Hi, I'm trying to learn more about the hardware level of all of this stuff.

Please let me know if I'm way off.
Consider a computer with no OS, when it first boots, shouldn't I be able to have an ASM program that writes something to the console?
I think I should, but writeconsole is not available... right?, because I don't have windows.
So, how do I do things at this level?
For instance after my bios does its stuff, I just read in keys and then spit them back out.

Thanks
Posted on 2005-01-01 20:59:16 by cehupper
You make use of the bios interrrupt or write directly to the video memory. :-D
Posted on 2005-01-01 21:09:48 by roticv
01000000001111111111100000000000111111111111
That's enough right?
:wink:

Also, remember that the switch on an off are ok in your hardware.
Remember to use the nano-tech chips.
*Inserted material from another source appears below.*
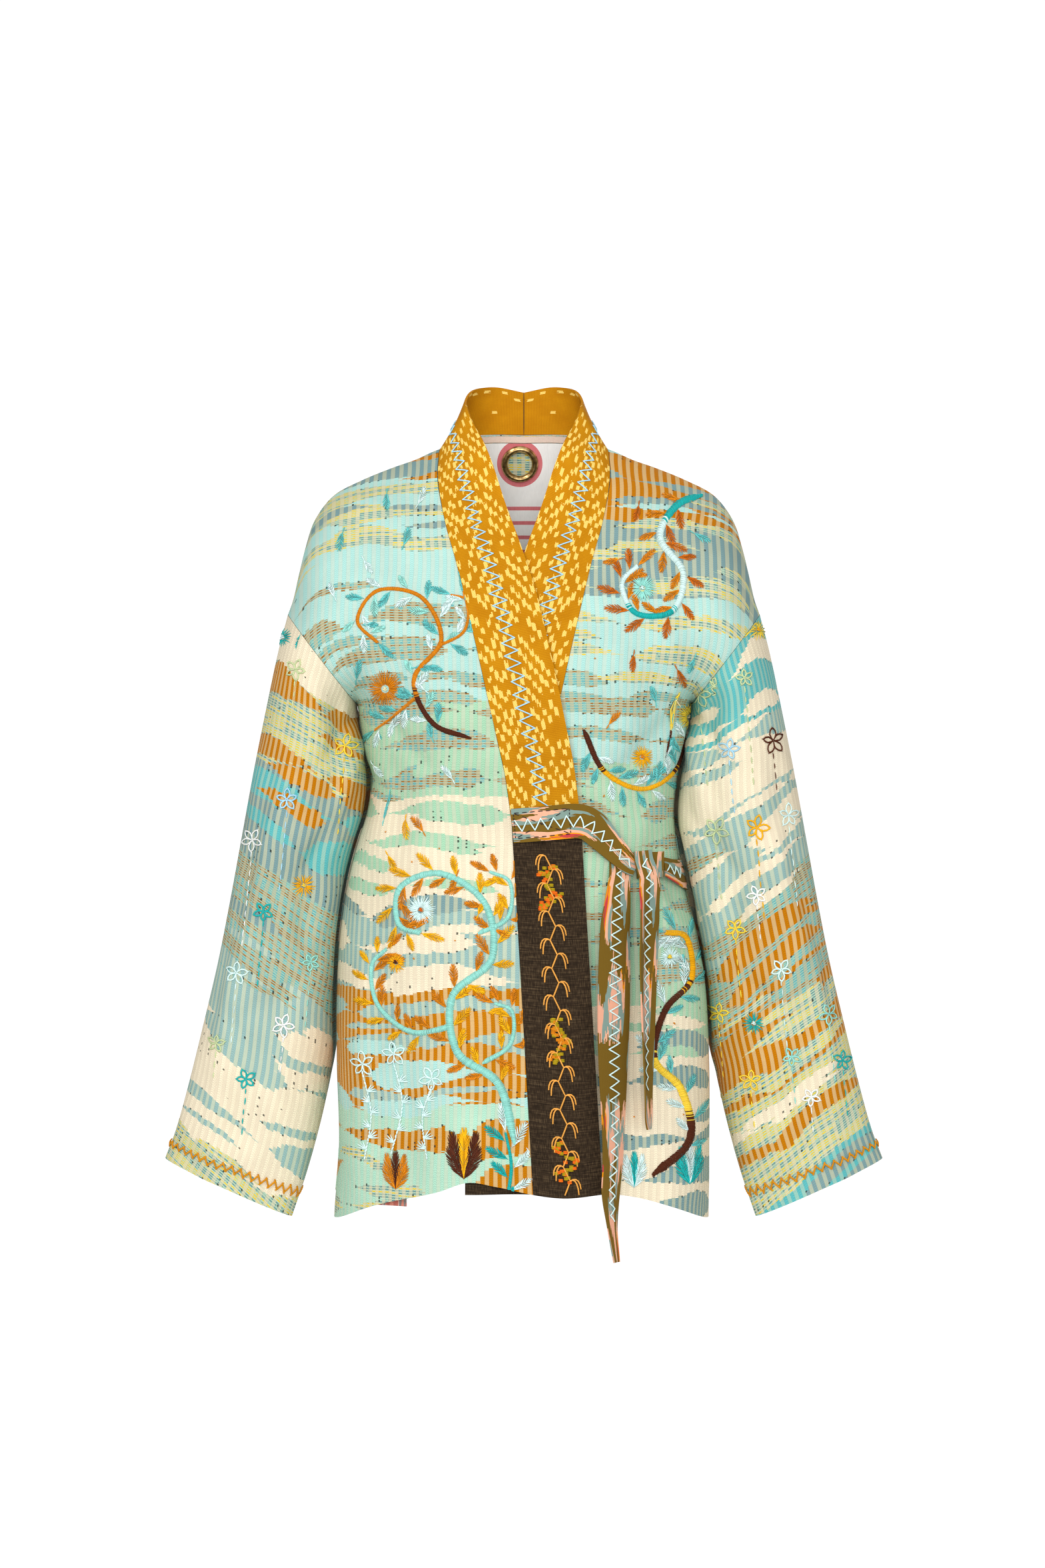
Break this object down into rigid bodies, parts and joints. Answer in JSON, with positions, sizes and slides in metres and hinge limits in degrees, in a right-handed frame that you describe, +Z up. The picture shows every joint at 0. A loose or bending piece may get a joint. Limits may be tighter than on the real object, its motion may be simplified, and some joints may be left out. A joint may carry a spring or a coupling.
{
  "type": "cotton wrap jacket",
  "caption": "Wrap jacket of striped cotton with long sleeves, a crossed collar, contrast bands and ties at the waist, filled out as worn with open neck, hem and cuffs.",
  "frame": {"origin": "middle of the neck at shoulder level, where the wearer carries the jacket", "axes": "+Z up, the front faces -Y, +X is the wearer's left"},
  "size_m": [0.644, 0.2577, 0.7779],
  "materials": {
    "striped_cotton": "matte woven",
    "striped_cotton_sleeve": "matte woven",
    "mustard_ikat": "matte woven",
    "dark_linen": "matte woven",
    "olive_ikat": "matte woven",
    "pink_ikat": "matte woven",
    "white_cotton": "matte woven",
    "antique_brass": "aged, satin"
  },
  "bodies": {
    "root": {"back": "striped_cotton", "front_right": "striped_cotton", "front_left": "striped_cotton", "sleeve_right": "striped_cotton_sleeve", "sleeve_left": "striped_cotton_sleeve", "collar_right": "mustard_ikat", "collar_left": "mustard_ikat", "band_right": "dark_linen", "band_left": "dark_linen", "tie_front": "olive_ikat", "tie_front_tail": "olive_ikat", "tie_side": "olive_ikat", "tie_side_tail": "olive_ikat", "tie_knot": "olive_ikat", "inner_tie": "pink_ikat", "neck_tape": "white_cotton", "neck_panel": "white_cotton", "eyelet": "antique_brass"}
  },
  "joints": []
}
The mission is to recover the
RETURN of the BIOS. You can buy those big computers, if you want them?
Posted on 2005-01-01 21:43:29 by Statix Star
Disassembler the i386 in your WINDOW files, you're able to compile your sources there. http://webster.cs.ucr.edu/ Visit here and open
the Art of Assembly Language. You'll see the secrets of your BIOS.
Posted on 2005-01-01 21:50:27 by Statix Star
cehupper,
To make it simple...
When computer starts and after the bios has finished it's initializations. It expects executable code to be at a particular address to which the cpu transfers execution. This code usually called bootsector and loaded by a computer from bootable device (floppy, cdrom, etc.). Next if you want to print some characters you can use either interrupts or direct videomemory
access.

I suggest you to search for bootsector examples. And check out http://www.nondot.org/sabre/os/articles/TheBootProcess/ (especially bootsec1.zip example). It contains mostly os-making related material, but you should be able to find the stuff you wanted to know there.
Posted on 2005-01-02 07:34:44 by arafel
You can I make a bootable floppy disk.. I have only done this with nasm so maybe someone else can tell you have you do this in masm or which assembler you use..
In the top of the source code. I used the ORG directive to set the address where nasm will assume the program begins at when it is loaded in memory. Because the boot record is loaded at 7C00h:


To print out strings and whatever you want you'll have to use the BIOS interrupts.. Ralf Brown has made an interrupt list: http://www.ctyme.com/intr/int.htm
You have to use interrupt 10.. And if you are going to read characters from the keyboard you'll have to use interrupt 16.
I don't know if you have to set the video mode first but I did.. Use interrupt 10 for this: http://www.ctyme.com/intr/rb-0069.htm

Use ntrawrite, dd or a similar tool to write the program to a floppy disk.
Posted on 2005-01-02 09:35:48 by dev_zero
Thanks everyone, I'll look into all these.